--- Start Recorded data ---

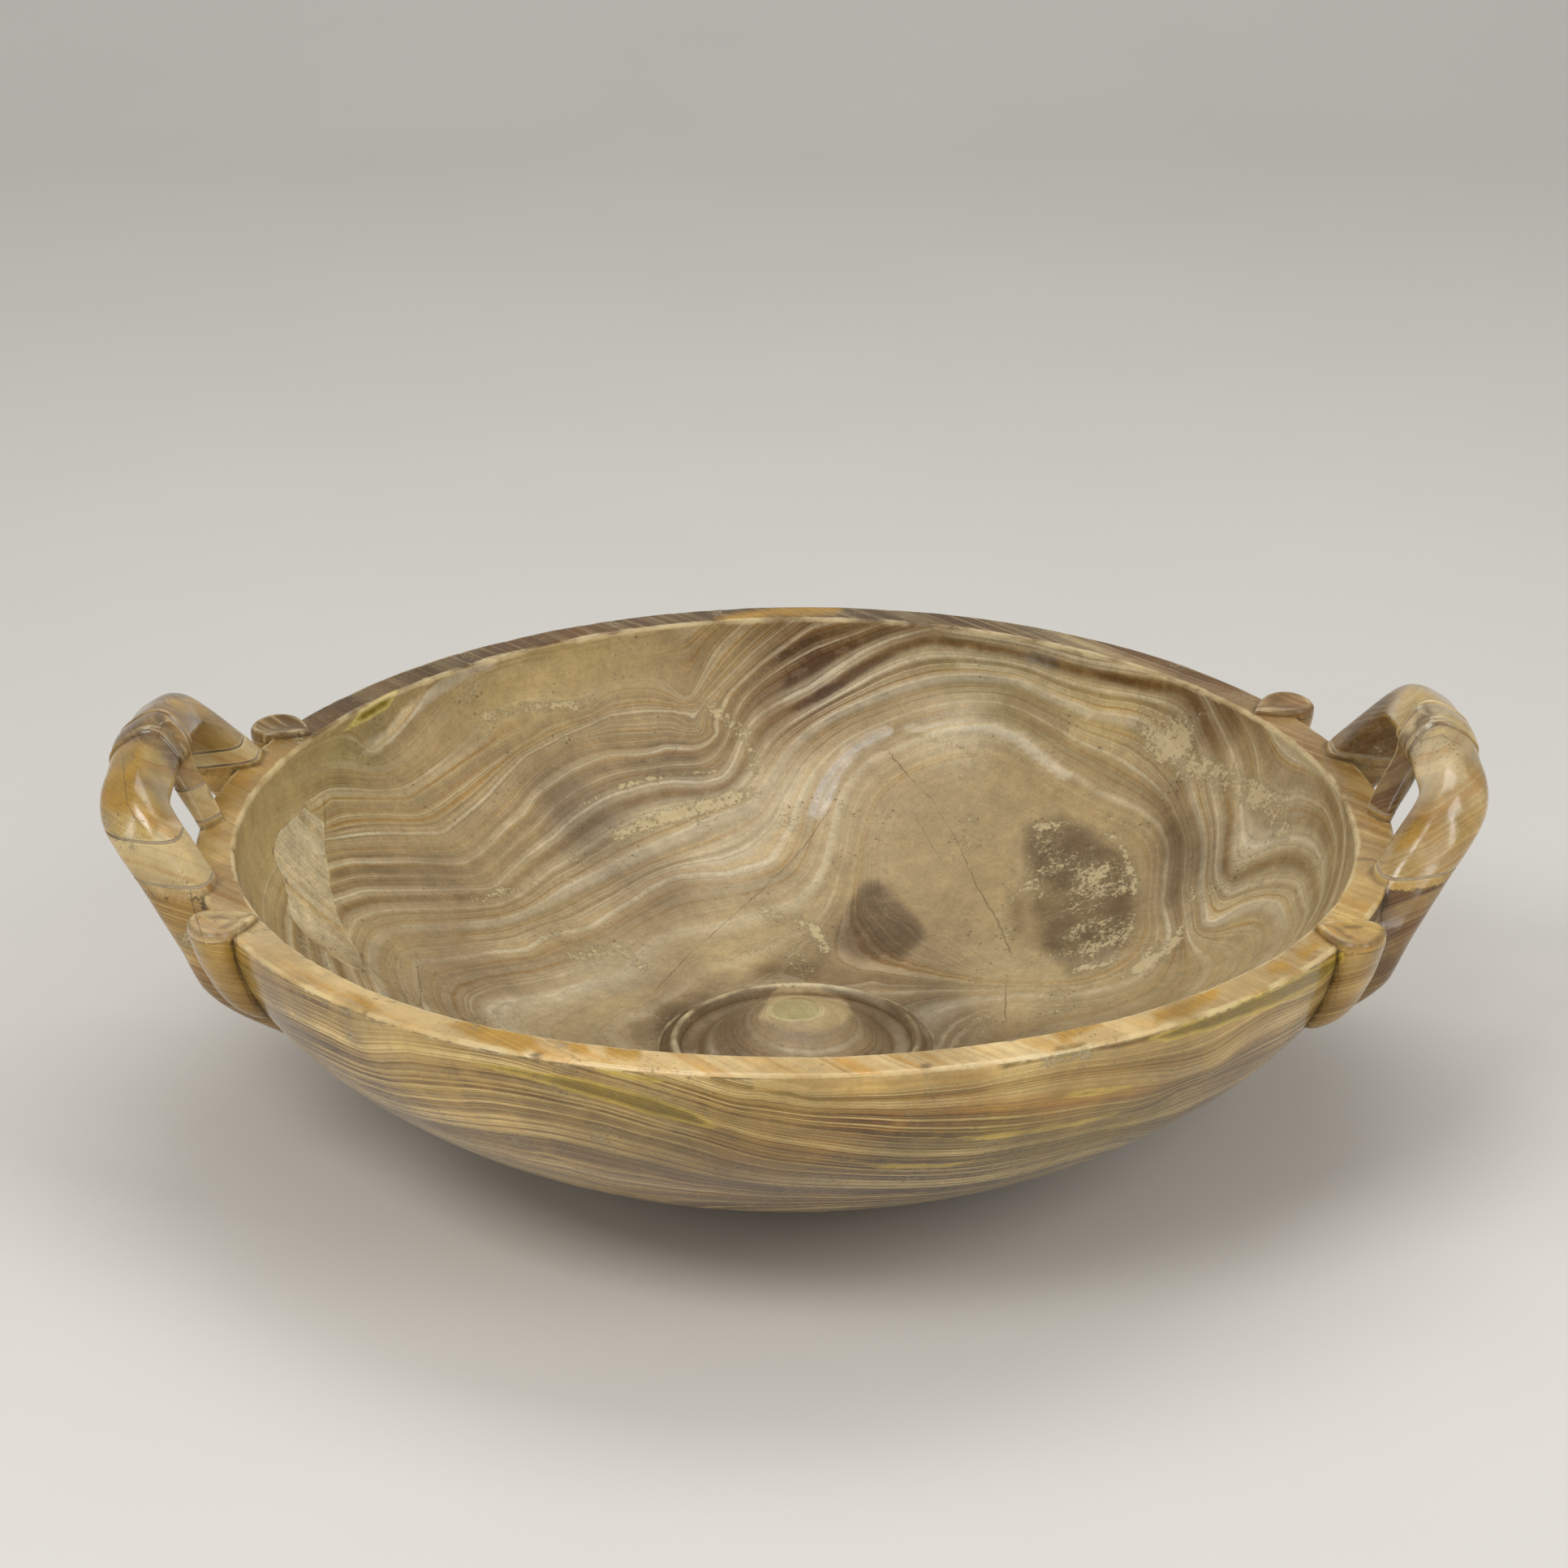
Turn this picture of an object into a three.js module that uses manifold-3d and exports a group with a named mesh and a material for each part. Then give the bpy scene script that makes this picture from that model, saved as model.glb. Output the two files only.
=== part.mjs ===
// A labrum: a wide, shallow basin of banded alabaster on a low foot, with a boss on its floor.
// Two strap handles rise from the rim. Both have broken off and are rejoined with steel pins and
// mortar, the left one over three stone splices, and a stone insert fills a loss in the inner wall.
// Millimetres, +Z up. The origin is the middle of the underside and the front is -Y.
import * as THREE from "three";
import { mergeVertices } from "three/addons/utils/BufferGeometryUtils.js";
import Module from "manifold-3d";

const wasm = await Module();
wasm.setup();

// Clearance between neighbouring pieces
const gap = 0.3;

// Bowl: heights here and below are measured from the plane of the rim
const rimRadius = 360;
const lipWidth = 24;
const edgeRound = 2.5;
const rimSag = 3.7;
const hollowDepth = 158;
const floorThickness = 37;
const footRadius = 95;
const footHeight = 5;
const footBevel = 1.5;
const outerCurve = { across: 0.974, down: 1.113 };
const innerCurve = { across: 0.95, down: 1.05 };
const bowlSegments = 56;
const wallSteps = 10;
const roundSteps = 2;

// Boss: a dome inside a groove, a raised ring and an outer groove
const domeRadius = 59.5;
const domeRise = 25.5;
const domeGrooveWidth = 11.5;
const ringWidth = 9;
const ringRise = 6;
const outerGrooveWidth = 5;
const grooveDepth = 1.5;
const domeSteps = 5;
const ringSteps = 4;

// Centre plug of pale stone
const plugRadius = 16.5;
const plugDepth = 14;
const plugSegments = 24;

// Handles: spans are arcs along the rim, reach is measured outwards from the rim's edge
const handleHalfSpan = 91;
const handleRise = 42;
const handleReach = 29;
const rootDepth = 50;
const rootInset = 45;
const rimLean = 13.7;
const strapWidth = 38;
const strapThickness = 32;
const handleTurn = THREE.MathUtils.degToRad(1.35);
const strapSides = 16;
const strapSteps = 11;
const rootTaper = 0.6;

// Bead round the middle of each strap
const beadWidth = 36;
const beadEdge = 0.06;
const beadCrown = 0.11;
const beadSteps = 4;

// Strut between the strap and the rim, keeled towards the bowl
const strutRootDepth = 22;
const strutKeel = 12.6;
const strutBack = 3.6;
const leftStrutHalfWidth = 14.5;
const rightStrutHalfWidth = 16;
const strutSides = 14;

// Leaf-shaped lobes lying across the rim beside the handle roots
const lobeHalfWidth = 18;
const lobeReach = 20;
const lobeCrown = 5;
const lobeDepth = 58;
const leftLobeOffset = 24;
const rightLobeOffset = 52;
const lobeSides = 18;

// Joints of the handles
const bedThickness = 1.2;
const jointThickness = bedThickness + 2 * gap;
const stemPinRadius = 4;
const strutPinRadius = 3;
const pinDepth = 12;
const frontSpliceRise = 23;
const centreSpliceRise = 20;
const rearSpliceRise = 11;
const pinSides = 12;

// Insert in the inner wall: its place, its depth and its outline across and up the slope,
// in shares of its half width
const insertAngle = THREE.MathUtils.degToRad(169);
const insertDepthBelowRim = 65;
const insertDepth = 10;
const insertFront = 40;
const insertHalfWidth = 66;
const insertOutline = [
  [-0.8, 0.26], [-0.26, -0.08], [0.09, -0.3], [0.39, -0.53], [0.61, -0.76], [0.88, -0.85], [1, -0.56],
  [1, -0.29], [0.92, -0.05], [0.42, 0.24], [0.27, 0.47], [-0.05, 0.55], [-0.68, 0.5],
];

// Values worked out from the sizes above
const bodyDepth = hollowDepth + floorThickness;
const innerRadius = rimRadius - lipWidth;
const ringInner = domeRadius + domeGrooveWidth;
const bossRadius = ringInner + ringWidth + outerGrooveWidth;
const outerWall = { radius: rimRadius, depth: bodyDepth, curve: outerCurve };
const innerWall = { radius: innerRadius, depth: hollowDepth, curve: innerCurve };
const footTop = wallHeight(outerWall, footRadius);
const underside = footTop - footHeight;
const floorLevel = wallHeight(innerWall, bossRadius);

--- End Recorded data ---

Problem statement:
All lines above with "from" in them should be returned.

Answer to the problem:
Turn this picture of an object into a three.js module that uses manifold-3d and exports a group with a named mesh and a material for each part. Then give the bpy scene script that makes this picture from that model, saved as model.glb. Output the two files only.
// Two strap handles rise from the rim. Both have broken off and are rejoined with steel pins and
import * as THREE from "three";
import { mergeVertices } from "three/addons/utils/BufferGeometryUtils.js";
import Module from "manifold-3d";
// Bowl: heights here and below are measured from the plane of the rim
// Handles: spans are arcs along the rim, reach is measured outwards from the rim's edge
// Values worked out from the sizes above